И все эти неожиданные мысли, это воспоминание о будущем, как вспышкой, ударившее по глазам, вдруг, в мгновение ока превратило Егора в совсем другого человека – смелого, опытного, абсолютно уверенного в себе, совершенно раскрепощенного. Человека, который знает, чего он хочет, и умеет добиваться поставленной цели любыми возможными средствами, невзирая ни на какие препятствия. Особенно такие смешные препятствия, как собственный страх, мешающий пригласить девчонку на танец. В баню этот страх, вот, он был – и вот, его нет! Словно никогда и не было. Скажете, так не бывает? – Да много вы в этом понимаете!
И этот другой он, едва дождавшись окончания быстрого танца, решительным шагом подошёл к сцене и, пристально глядя прямо в глаза солисту произнес: «Парни, сделайте сейчас «Клён». И объявите, что песня посвящается Ольге Лаврентьевой, самой красивой девушке в мире, очень надо».
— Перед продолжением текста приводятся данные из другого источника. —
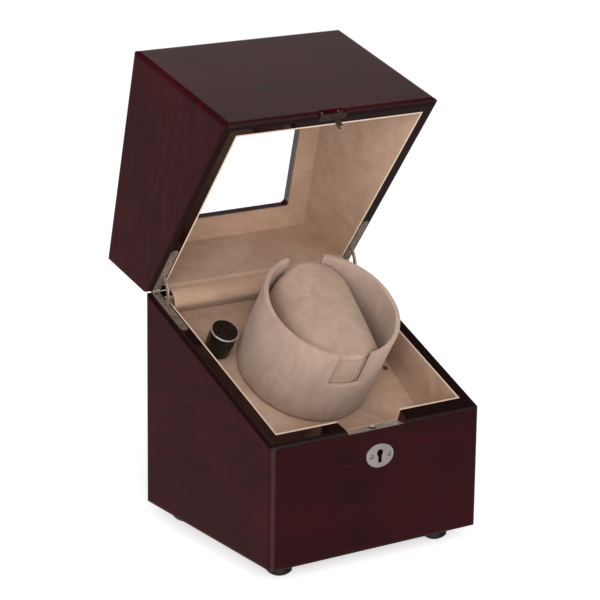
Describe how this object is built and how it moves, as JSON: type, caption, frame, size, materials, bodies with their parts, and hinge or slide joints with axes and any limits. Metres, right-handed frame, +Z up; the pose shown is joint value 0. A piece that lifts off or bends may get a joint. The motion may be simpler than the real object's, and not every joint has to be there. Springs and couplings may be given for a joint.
{
  "type": "watch winder box",
  "caption": "Lacquered wooden watch winder box with a hinged window lid, held open over a sloped suede deck with a motor-turned cup and its lift-out cushion.",
  "frame": {"origin": "on the floor, under the middle of the case (not counting the open lid)", "axes": "+Z up, +Y to the back, where the lid is hinged, +X to the right of someone facing the lock"},
  "size_m": [0.165, 0.2097, 0.3215],
  "materials": {
    "lacquered_wood": "high gloss dark burgundy lacquer with a faint straight grain",
    "lining_suede": "mottled tan suede cloth",
    "cup_suede": "smooth rose beige suede cloth",
    "cushion_suede": "padded beige suede cloth",
    "window_clear": "clear and polished",
    "bare_wood": "plain and unfinished",
    "nickel": "polished nickel",
    "brushed_nickel": "brushed nickel",
    "chrome_trim": "polished",
    "steel": "satin",
    "black_steel": "blackened",
    "black_gloss": "gloss black",
    "black_plastic": "matt black",
    "brass": "machined",
    "gear_plastic": "satin white",
    "painted_frame": "satin grey",
    "board": "green circuit board",
    "lead_rubber": "matt insulation"
  },
  "bodies": {
    "base": {"base_left_panel": "lacquered_wood", "base_right_panel": "lacquered_wood", "base_front_panel": "lacquered_wood", "base_back_panel": "lacquered_wood", "base_bottom_panel": "lacquered_wood", "base_lining_left": "lining_suede", "base_lining_right": "lining_suede", "base_lining_front": "lining_suede", "base_lining_back": "lining_suede", "lining_flap": "lining_suede", "feet": "black_gloss", "deck_panel": "lining_suede", "deck_rails": "bare_wood", "deck_screws": "black_steel", "hinge_base_leaf_left": "nickel", "hinge_base_leaf_right": "nickel", "hinge_pins": "nickel", "stay_arm_left": "nickel", "stay_arm_right": "nickel", "hinge_base_screws": "nickel", "lock_case": "steel", "lock_plate": "brushed_nickel", "escutcheon": "brushed_nickel", "escutcheon_pins": "nickel", "rotary_switch": "black_plastic", "spindle_bush": "brass", "mechanism_frame": "painted_frame", "gear_motor": "steel", "motor_screws": "steel", "circuit_board": "board", "power_inlet": "black_plastic", "wiring": "lead_rubber"},
    "lid": {"lid_left_panel": "lacquered_wood", "lid_right_panel": "lacquered_wood", "lid_front_panel": "lacquered_wood", "lid_back_panel": "lacquered_wood", "lid_top_panel": "lacquered_wood", "lid_lining_left": "lining_suede", "lid_lining_right": "lining_suede", "lid_lining_front": "lining_suede", "lid_lining_back": "lining_suede", "lid_lining_top": "lining_suede", "window_pane": "window_clear", "hinge_lid_leaf_left": "nickel", "hinge_lid_leaf_right": "nickel", "hinge_lid_screws": "nickel", "lid_catch": "nickel", "lid_catch_screws": "nickel"},
    "cup": {"cup_shell": "cup_suede", "cup_floor": "cup_suede", "cup_screw": "steel", "spindle": "steel", "drive_gear": "gear_plastic", "spindle_clip": "steel"},
    "cushion": {"watch_cushion": "cushion_suede"},
    "knob": {"control_knob": "black_gloss", "knob_ring": "chrome_trim", "switch_shaft": "steel"},
    "pinion": {"motor_pinion": "brass"},
    "bolt": {"lock_bolt": "brass"}
  },
  "joints": [
    {"name": "lid_hinge", "type": "hinge", "parent": "base", "child": "lid", "pos_m": [0, 0.07364, 0.16095], "axis": [-1, 0, 0], "range_deg": [-76, 0], "deforming": ["lining_flap"]},
    {"name": "cup_spin", "type": "hinge", "parent": "base", "child": "cup", "pos_m": [0.0054, 0.01887, 0.10695], "axis": [0, -0.5446, 0.8387], "continuous": true},
    {"name": "pinion_spin", "type": "hinge", "parent": "base", "child": "pinion", "pos_m": [0.0054, -0.00662, 0.0904], "axis": [0, -0.5446, 0.8387], "continuous": true},
    {"name": "cushion_lift", "type": "slide", "parent": "cup", "child": "cushion", "axis": [0, -0.5446, 0.8387], "range_m": [0, 0.07]},
    {"name": "knob_turn", "type": "hinge", "parent": "base", "child": "knob", "pos_m": [-0.048, 0.04302, 0.12264], "axis": [0, -0.5446, 0.8387], "range_deg": [-60, 60]},
    {"name": "bolt_slide", "type": "slide", "parent": "base", "child": "bolt", "axis": [1, 0, 0], "range_m": [0, 0.005]}
  ],
  "couplings": [
    {"joint": "pinion_spin", "follows": "cup_spin", "ratio": -3.75}
  ]
}
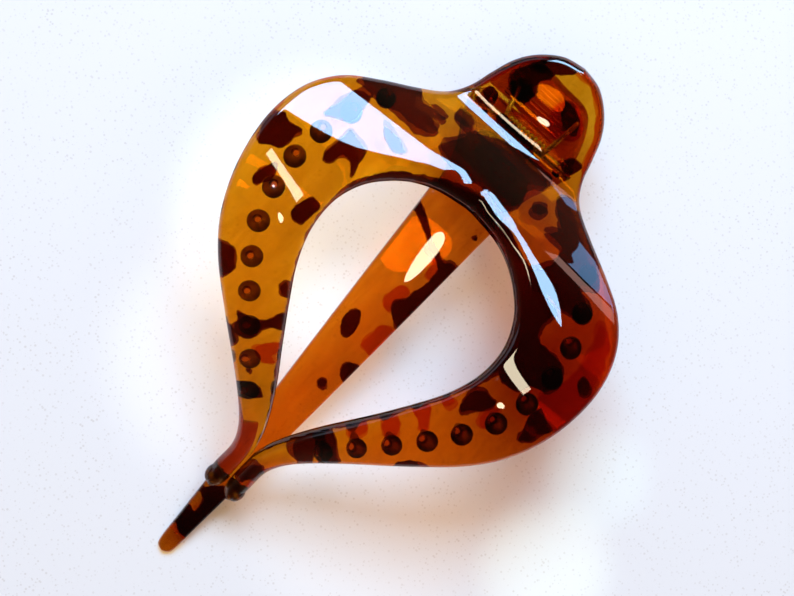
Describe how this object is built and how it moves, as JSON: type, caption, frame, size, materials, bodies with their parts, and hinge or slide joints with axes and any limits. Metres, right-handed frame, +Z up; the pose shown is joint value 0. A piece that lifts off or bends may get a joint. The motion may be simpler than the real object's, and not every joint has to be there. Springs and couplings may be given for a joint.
{
  "type": "spring hair clip",
  "caption": "Large spring hair clip: an arched upper jaw with a teardrop opening and tapered pegs closes on a flat tongue, and two thumb tabs at the hinge open it.",
  "frame": {"origin": "bottom centre of the bounding box, on the surface that the clip rests on", "axes": "+X from the thumb tabs to the tip, +Y across the clip, +Z up; the clip is closed and rests on its lower tab and its tongue's tip"},
  "size_m": [0.1369, 0.0904, 0.0301],
  "materials": {
    "tortoiseshell": "polished translucent amber plastic with dark flecks",
    "spring_steel": "bright drawn wire"
  },
  "bodies": {
    "lower": {"lower_jaw": "tortoiseshell", "hinge_pin": "spring_steel", "spring_coil": "spring_steel"},
    "upper": {"upper_jaw": "tortoiseshell", "spring_leg": "spring_steel"}
  },
  "joints": [
    {"name": "jaw_hinge", "type": "hinge", "parent": "lower", "child": "upper", "pos_m": [-0.04971, 0, 0.01182], "axis": [0, -1, 0], "range_deg": [0, 40], "stiffness_Nm_per_rad": 0.15, "springref_deg": -45.84}
  ]
}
За свою короткую жизнь Егор уже успел понять, что наглость – это и правда второе счастье в том смысле, что если с человеком говорить так, будто ты имеешь на это полное право, он почему-то подчиняется. И сейчас это тоже сработало, и Егор знал, что сработает, даже не сомневался, хотя не заплатил им не копейки. Он бы дал денег (что деньги, когда тут такое!), да где же их взять? Полностью уверенный в себе, он не видел, как переглянувшись, музыканты молча пожали плечами и дружно взялись за инструменты.
Развернувшись, он прямо через середину зала, под устремленными на него со всех сторон взглядами – изумленными, заинтересованными, презрительными и одним лишь Вовкиным – восхищенным, направился к Ольге, не глядя по сторонам, а глядя только на неё одну. Он шел словно по прямой линии, образованной их соединившимися взглядами, и улыбался – только ей одной. И пока он шел, солист склонился к микрофону и его голос, усиленный динамиками, разнесся по залу:
– Следующая песня посвящается Ольге Лаврентьевой, самой красивой девушке в мире!